Michigan Tech’s first goal came on a shorthanded break. Chris Conner carried the puck down on a two-on-one rush with Colin Murphy on his left side. Conner took the shot himself and put the puck past Jensen for his ninth goal of the year at 12:28.
MTU made it 2-1 with a lucky bounce late in the first. Pittis took a shot from the right side, but his shot missed wide right of the net. The puck bounced off the boards and came back in front on the left side, where Murphy tapped the puck into the net at 18:07.
The Mavericks were able to notch the score at 2-2 with a breakaway goal 3:34 into the second. The play started with a sweet pass from defenseman Joe Bourne. From the left corner of the Maverick zone, the senior thread the needle with a pass that hit Gerlach just before the Huskie blue line. Gerlach came in alone on Ellsworth and put the puck past the netminder for his first goal of the game.
After the game, MTU coach Mike Sertich refused to comment on any officiating. In fact, the only printable thing he was willing to say was his team felt good about their position late in the third.
“Feeling very comfortable,” Sertich said. “We played quite well, actually.”
For MSU, there was much reason to celebrate. The win marked the first sweep for the Mavericks since last year on February 1 and 2 against, you guessed it, Michigan Tech at home.

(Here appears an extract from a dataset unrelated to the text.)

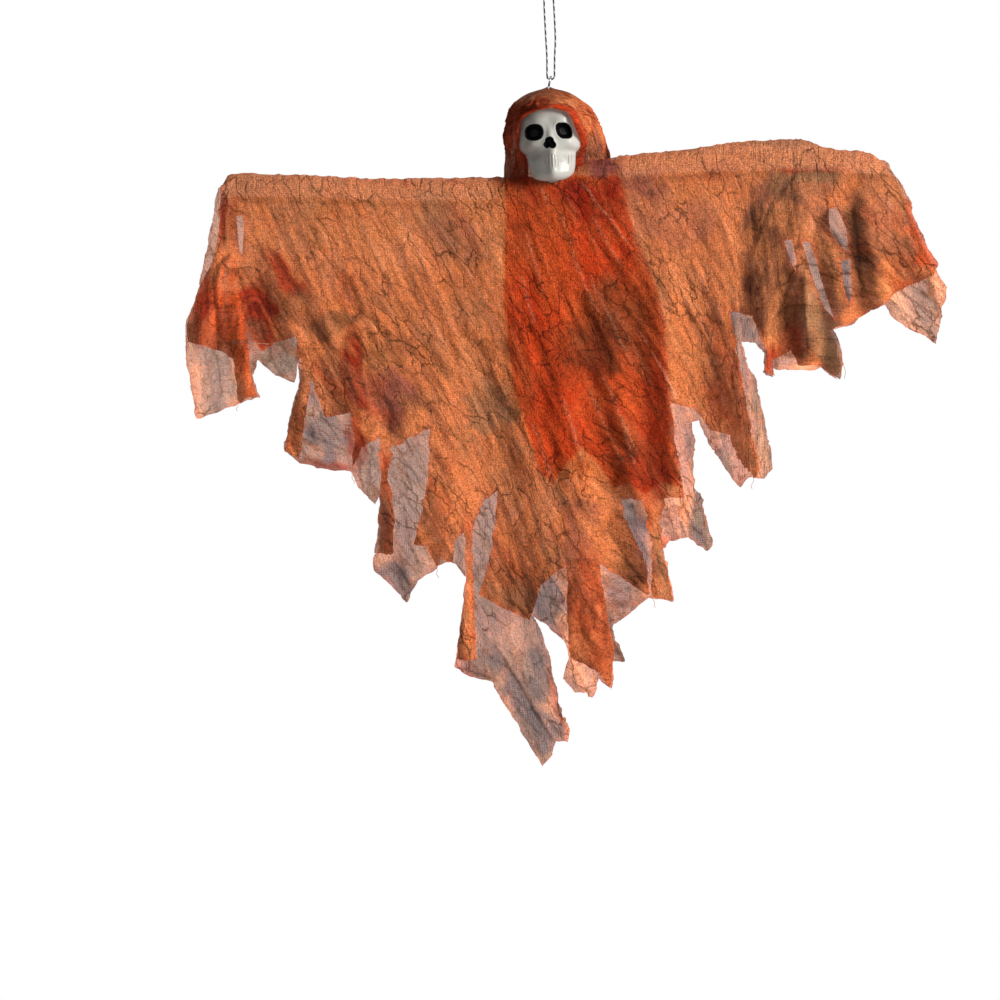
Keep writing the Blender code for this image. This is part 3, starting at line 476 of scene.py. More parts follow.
FRONT_OUTLINE_MM = [
    # left sleeve end with its turned flap
    (-189, -136), (-190, -153), (-192, -166), (-198, -178), (-203, -191), (-208, -205), (-208, -216),
    (-199, -217), (-187, -221), (-181, -225), (-178, -250), (-167, -247), (-171, -232), (-173, -208),
    (-165, -221), (-158, -216), (-145, -212),
    # first strip, turned in along its outer edge
    (-143, -237), (-149, -260), (-152, -277), (-143, -284), (-141, -266), (-136, -237), (-128, -259),
    (-113, -256), (-111, -272), (-113, -290), (-107, -276), (-97, -270),
    # second strip
    (-96, -289), (-98, -324), (-100, -337), (-89, -337), (-88, -318), (-92, -289), (-90, -276),
    (-68, -265), (-69, -295), (-77, -332), (-70, -333), (-64, -344), (-55, -342), (-53, -329), (-48, -324),
    # edge band of the long tip and the slit beside it
    (-47, -351), (-49, -367), (-53, -398), (-41, -398), (-43, -350), (-44, -324), (-36, -306), (-29, -301),
    (-30, -318), (-34, -341), (-40, -361),
    # middle hem and its narrow strip
    (-25, -369), (-10, -376), (-4, -355), (11, -343), (11, -376), (13, -397), (30, -406), (37, -416),
    (38, -393), (33, -364), (30, -343), (45, -353), (58, -361),
    # slit and pointed strip right of the middle
    (57, -344), (48, -324), (42, -306), (55, -306), (59, -329), (60, -362), (72, -365), (67, -338),
    (64, -318), (67, -305), (79, -305),
    # long strip under the right arm
    (74, -280), (71, -251), (84, -253), (93, -265), (105, -269), (108, -280), (118, -294), (121, -289),
    (118, -272), (112, -240), (107, -211), (105, -198), (118, -200), (121, -211),
    # right sleeve
    (126, -221), (125, -232), (131, -235), (129, -226), (140, -220), (144, -229), (156, -229), (168, -237),
    (170, -228), (168, -217), (164, -208), (176, -204), (186, -197), (196, -192), (200, -187), (212, -181),
    (222, -177), (225, -171), (218, -159), (211, -143), (210, -135), (204, -124), (198, -116)]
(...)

The four points on the weekend also put MSU in third place in the WCHA standings with 18 points.
“It’s huge for us,” Jutting said. “With where we’re at right now in the league battle and everything, it’s four points that, if you’re going to stay involved in that league in the top five, you had to get four points this weekend.”
Next weekend the Mavericks take to the road in a series against Denver University. The Huskies will head back home to play league-leading Colorado College.
“This weekend was huge,” Joseph said. “We went from seventh to third in two weeks. We gotta beat the teams that we should beat, and this was one of those weekends and we got the job done. Now we’re in third, and we got to maintain that. We’re coming up against some tough teams up here, so we gotta maintain our poise and maintain our level of play in order to keep our position in the league.”